_Written exercise:_
Quote, with no changes, the lines that run from the top of the material to the line with "towards the user.", both included.

§ §

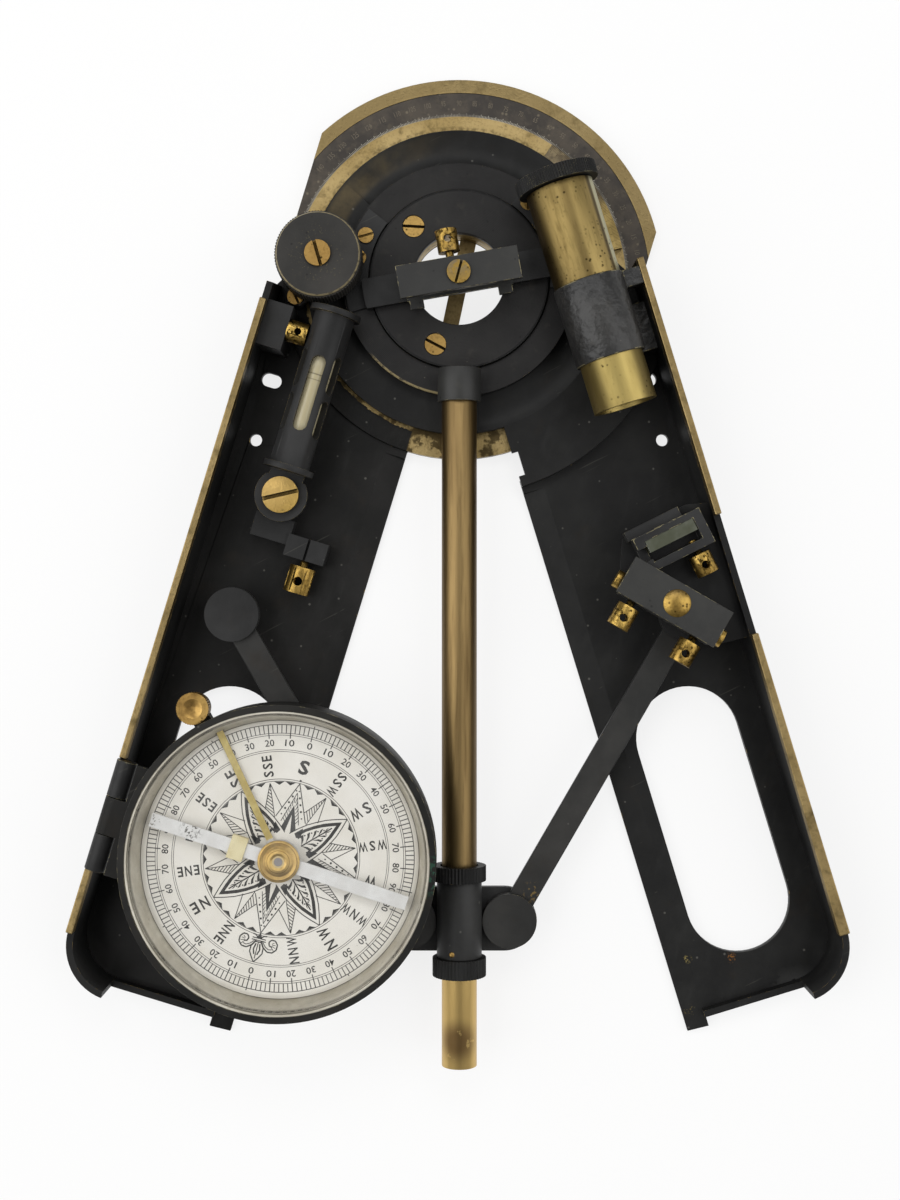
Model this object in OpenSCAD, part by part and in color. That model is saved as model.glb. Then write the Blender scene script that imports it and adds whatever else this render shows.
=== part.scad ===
// Folding surveying sextant. Two trays, the legs, open about one centre.
// A rod carried by the index ring always halves the angle between them,
// held there by a slider and two links. The legs carry a graduated limb
// and vernier, a telescope, horizon mirrors, a level and a hinged compass.
// The origin is the main pivot axis at the underside. -Y points down the
// rod to the tips of the legs, and +Z is towards the user.

/* [Legs] */
// Half of the angle between the inner edges of the legs, as shown
half_open = 17; // [15:0.5:24]
// Length of the inner edge of a leg, from the pivot centre
leg_len = 194.5; // [186:0.5:206]
// Width of the left leg
left_w = 43.5; // [42.5:0.1:46]
// Width of the right leg
right_w = 42.7; // [42:0.1:45]
// Thickness of a leg's floor
floor_t = 2; // [1.6:0.1:2.4]
// Height of the top of the side walls
wall_h = 17; // [15:0.5:19]
// Thickness of a side wall
wall_t = 1.6; // [1.2:0.1:2]
// Height of the top of the low wall across a leg's tip
tip_wall_h = 5; // [4:0.5:8]
// Height of the brass rim on a side wall
rim_h = 3; // [2:0.5:4]
// Width of the levelled strip along the inner edge of a leg
strip_w = 5.5; // [4.5:0.5:6.5]
// How far the strip runs on past the end wall
strip_over = 3.1; // [2:0.1:4]
// Radius of the outer corner of a leg
corner_r = 13.4; // [11:0.2:15]
// Gap from an inner edge to the centre line
edge_gap = 0.15; // [0.1:0.05:0.3]
// Width of the window in a leg's floor
window_w = 25.8; // [20:0.2:27]
// Length of the window in a leg's floor
window_len = 68; // [50:1:72]
// Floor left between the window and the end wall
window_end = 11.7; // [9:0.1:12]

/* [Limb and pivot] */
// Outer radius of the graduated limb
limb_r = 50.6; // [49.5:0.1:52]
// Inner radius of the dark scale band
scale_r = 41.5; // [41:0.1:43]
// Width of the dark scale band
scale_w = 5.9; // [4:0.1:6.5]
// Radius of the hub disc under the scale
hub_r = 43.5; // [43:0.1:45]
// Height of the top of the limb
limb_h = 2.8; // [2.4:0.1:3]
// Radius of the right leg's turning disc
disc_r = 37.5; // [36.5:0.1:38]
// Height of the brass ledge round the turning disc
ledge_t = 0.25; // [0.2:0.05:0.25]
// Thickness of the turning disc
disc_t = 1.8; // [1.4:0.1:2]
// Radius of the clear hole through the pivot
eye_r = 11.2; // [9:0.1:12]
// Radius of the pivot bush
bush_r = 20; // [18:0.1:20.2]
// Radius of the cap that holds the bearing down
cap_r = 21.9; // [21:0.1:22.2]
// Outer radius of the index ring
ring_r = 28.5; // [28.3:0.1:29.5]

/* [Bisecting rod and links] */
// Diameter of the rod
rod_d = 8.5; // [7:0.1:9]
// Distance of a link stud from the inner edge of its leg
stud_side = 28.9; // [27:0.1:31]
// Distance of a link stud along its leg from the pivot centre
stud_along = 94.6; // [92:0.1:97]
// Distance between the two holes of a link
link_len = 86; // [84:0.1:89]
// Width of a link
link_w = 6.5; // [5:0.1:7.5]
// Radius of the round ends of a link
link_end_r = 6.7; // [5.7:0.1:6.7]
// Wall of the slider's sleeve
sleeve_t = 0.8; // [0.6:0.05:0.85]
// Length of the sleeve between its two nuts
sleeve_len = 18.4; // [17:0.1:19]
// How far the sleeve sits above the middle of its ears
sleeve_up = 0.8; // [0:0.1:1.5]
// How far a knurled nut stands out round the sleeve
nut_t = 1.05; // [0.8:0.05:1.3]
// Height of the upper nut
upper_nut_h = 3.7; // [3:0.1:4]
// Height of the lower nut
lower_nut_h = 4.5; // [4:0.1:5]

/* [Knob and pinion] */
// Module of the teeth
tooth_m = 0.8; // [0.8:0.1:0.8]
// Teeth of a full ring with the rack's pitch
rack_teeth = 68; // [68:1:68]
// Teeth of the pinion
pinion_teeth = 17; // [17:1:17]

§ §

_Correct answer:_
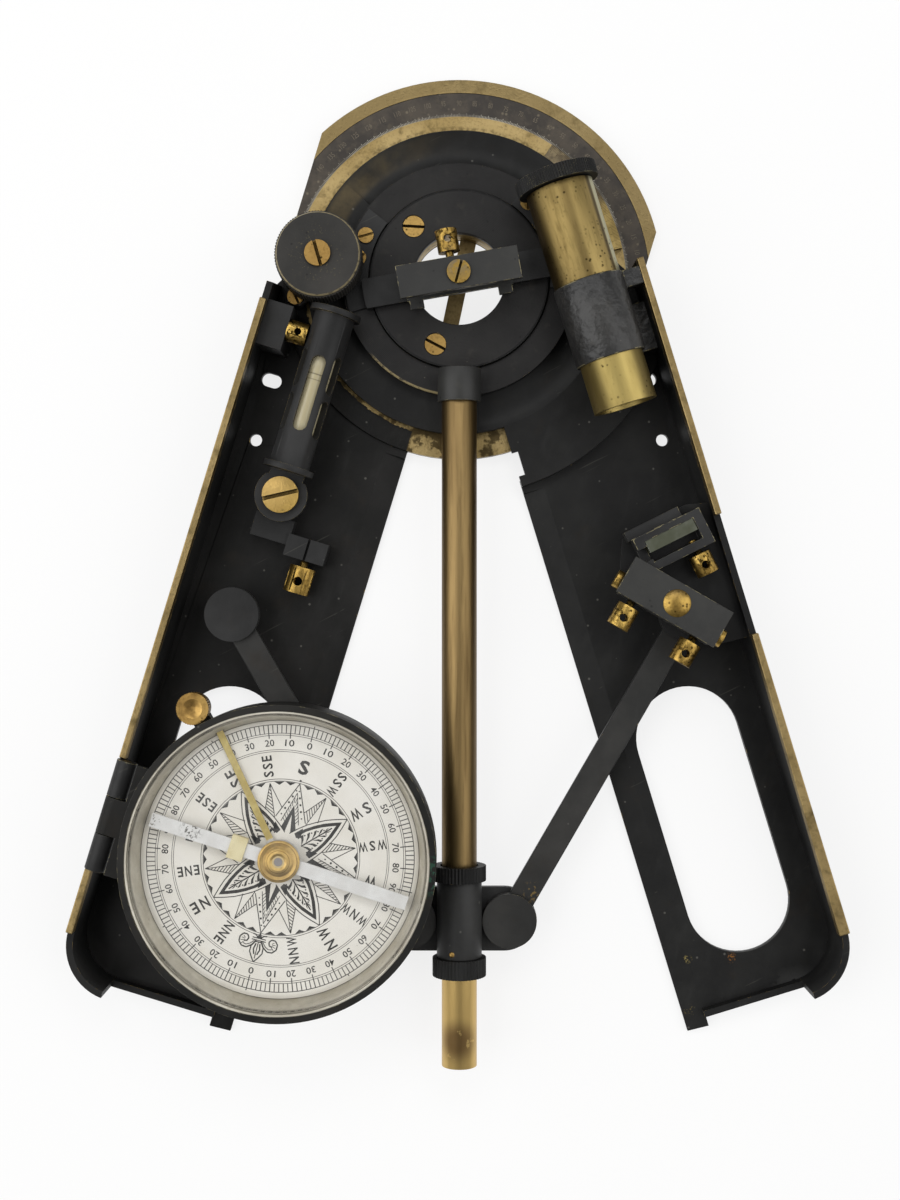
Model this object in OpenSCAD, part by part and in color. That model is saved as model.glb. Then write the Blender scene script that imports it and adds whatever else this render shows.
=== part.scad ===
// Folding surveying sextant. Two trays, the legs, open about one centre.
// A rod carried by the index ring always halves the angle between them,
// held there by a slider and two links. The legs carry a graduated limb
// and vernier, a telescope, horizon mirrors, a level and a hinged compass.
// The origin is the main pivot axis at the underside. -Y points down the
// rod to the tips of the legs, and +Z is towards the user.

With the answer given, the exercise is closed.